SEC. 14. Security requirements for refugees.

Prior to admitting to the United States as a refugee under section 207 of the Immigration and Nationality Act (8 U.S.C. 1157) an alien, the Secretary of Homeland Security shall ensure that the alien does not pose a threat to the national security of the United States based on a background check that the Secretary conducts, which includes a review of the alien’s publicly available interactions on and posting of material to the Internet (including social media services).

SEC. 15. Implementation of GAO recommendations.

Not later than 180 days after the date of the enactment of this Act, the Secretary of State and the Secretary of Homeland Security each shall implement the recommendations applicable to their respective department set out in the Government Accountability Office reports entitled “State and Its Partners Have Implemented Several Antifraud Measures but Could Further Reduce the Risk of Staff Fraud” (GAO–17–446SU) and “Actions Needed by State Department and DHS to Further Strengthen Applicant Screening Process and Assess Fraud Risks” (GAO–17–444SU).

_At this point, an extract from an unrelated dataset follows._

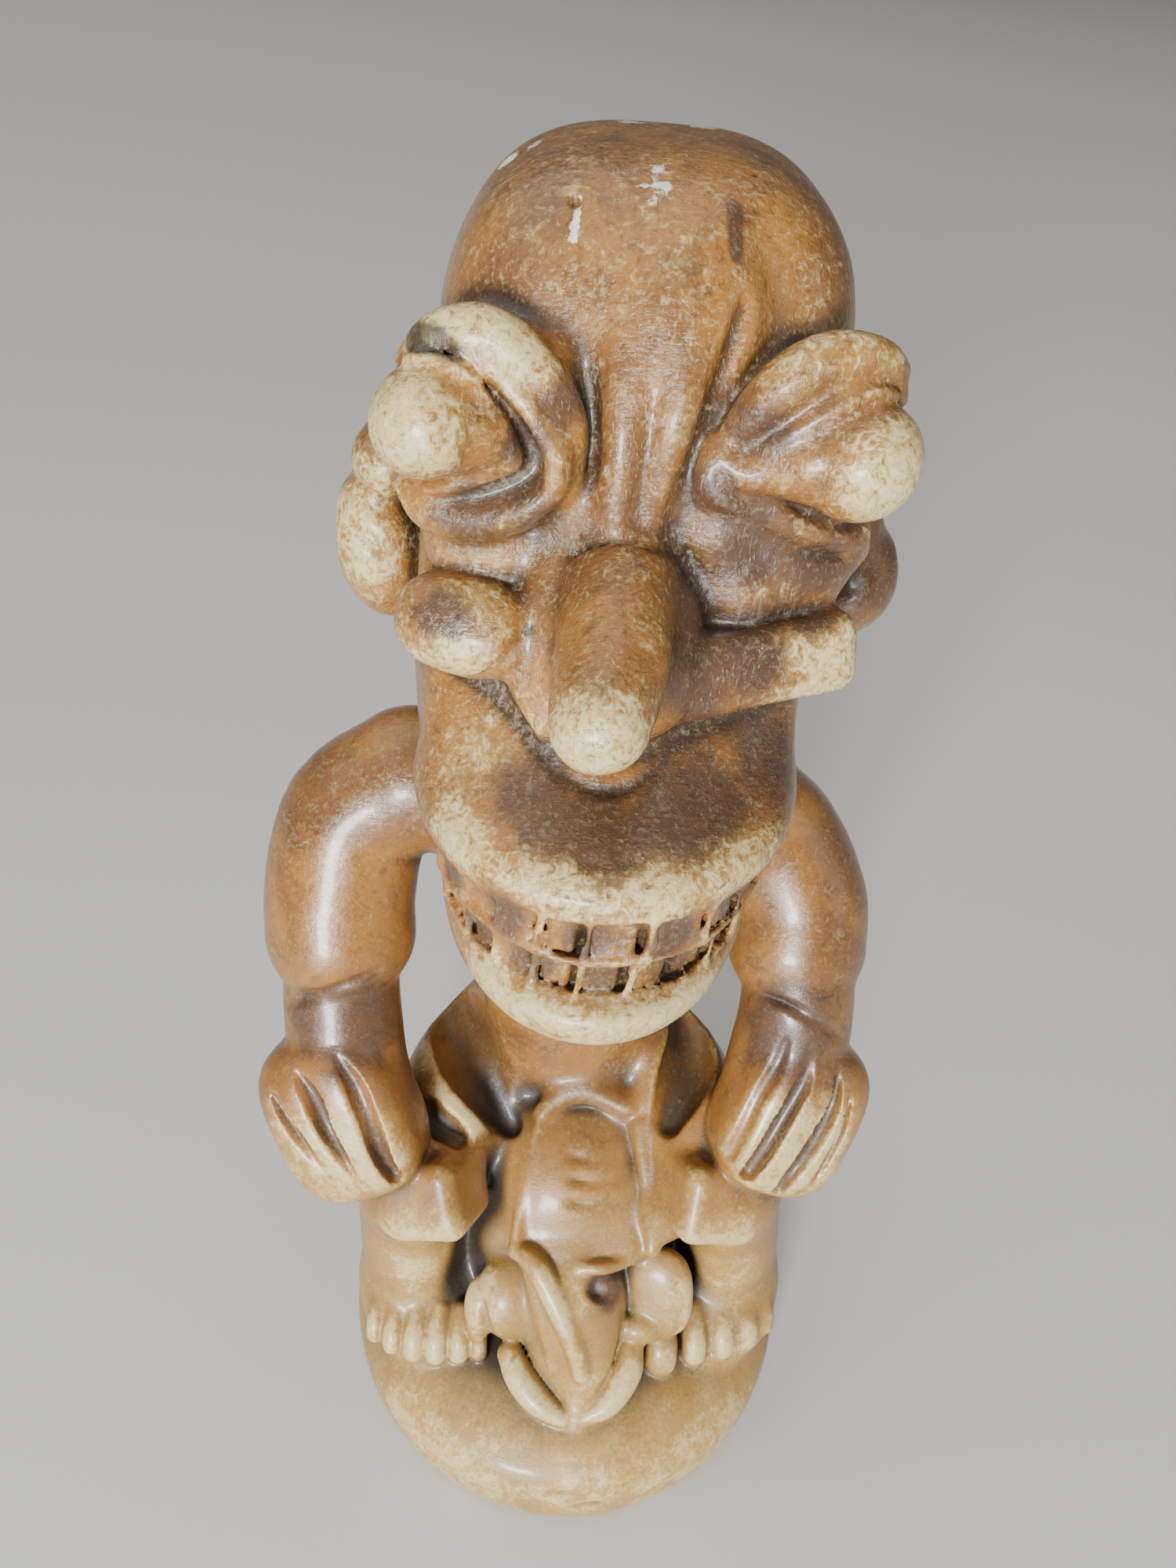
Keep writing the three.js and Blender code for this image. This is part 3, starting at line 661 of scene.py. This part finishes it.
# %% [markdown]
# ## The hand of the carver
# Nothing on the real figure is quite true: every surface wavers by a fraction of a millimetre, edges are
# chipped and the crown is pitted. A sine pattern would look printed, so the waver is a coarse grid of
# random numbers, read through smooth cubic weights. Chips are small flat cuts placed where stone knocks
# against things: the rim of the base, the crown, the lip.

# %% Waver and chips
def cubic_weights(places, spacing, count):
    """Rows of smooth weights that read a coarse grid of that spacing at each place."""
    at = (places - places[0]) / spacing + 1.5
    gap = np.abs(at[:, None] - np.arange(count)[None, :])
    near, far = 2 / 3 - gap ** 2 * (1 - gap / 2), (2 - gap) ** 3 / 6
    return np.where(gap < 1, near, np.where(gap < 2, far, 0)).astype(np.float32)


def waver(block, spacing, seed):
    random = np.random.default_rng(seed)
    counts = [int(len(axis) * block.cell / spacing) + 5 for axis in block.axes]
    coarse = random.standard_normal(counts).astype(np.float32)
    for axis, count in zip(block.axes, counts):
        coarse = np.tensordot(coarse, cubic_weights(axis, spacing, count), axes=([0], [1]))
    return coarse


# how strong, how wide in millimetres, and where the random numbers start
WAVERS = ((0.26, 11, 3), (0.14, 5, 4), (0.06, 2.4, 5))
stone.depth += sum(strength * waver(stone, width, seed) for strength, width, seed in WAVERS)

CHIPS = [
    ((-2, -37.2, 12.5), (4.2, 1.2, 1.6), (20, 0, 0)), ((3.4, -37.4, 9), (3.2, 1, 1.3), (0, 0, 4)),
    ((12, -36, 12), (1.6, 0.9, 1.1), (10, 0, 18)), ((20, -32, 13), (2.2, 1, 1.2), (10, 0, 30)),
    ((1.2, -29.4, 141.2), (2.6, 0.9, 0.45), (0, 0, 3)), ((-2.4, -29.2, 141.4), (1.2, 0.7, 0.4), (0, 0, -6)),
    ((7.4, -28.6, 141.4), (0.9, 0.6, 0.5), (0, 0, 12)), ((-2.6, -27.2, 140.7), (2, 1, 0.5), (0, 0, 6)),
    ((1.4, -27, 140.8), (1.5, 0.8, 0.45), (0, 0, -8)), ((-8.2, 2.2, 190.3), (0.45, 1.5, 0.5), (0, 20, 6)),
    ((-8.3, 0.2, 188.9), (0.4, 1.6, 0.5), (30, 20, 4)), ((-1.2, 4, 192.6), (0.9, 1.3, 0.4), (14, 0, 20)),
    ((-14.2, 17.6, 190.4), (1.6, 1.2, 0.5), (0, -38, 0)),
    ((-17.4, -22, 140.2), (1.3, 0.8, 0.5), (0, 0, -40)), ((-15, -24.4, 140.4), (1, 0.7, 0.5), (0, 0, -35)),
]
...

SEC. 16. GAO report on U.S. Refugee Admissions Program.

Not later than 18 months after the date of the enactment of this Act, the Comptroller General of the United States shall conduct a review and report to Congress on the following:

(1) The security of the U.S. Refugee Admissions Program, including an examination of—

(A) how the U.S. Government conducts security screening and background checks, including the agencies or U.S. Government partners involved and the systems and databases used;

(B) how the U.S. Government determines whether applicants are eligible for refugee resettlement and admissible to the United States; and

(C) the number of individuals who were admitted into the United States as refugees and subsequently convicted as a result of a terrorism-related investigation by the U.S. Government since fiscal year 2006.

(2) Federally funded benefit programs for which aliens admitted into the United States under section 207 of the Immigration and Nationality Act (8 U.S.C. 1157) are eligible, as well as what is known about their participation in these programs.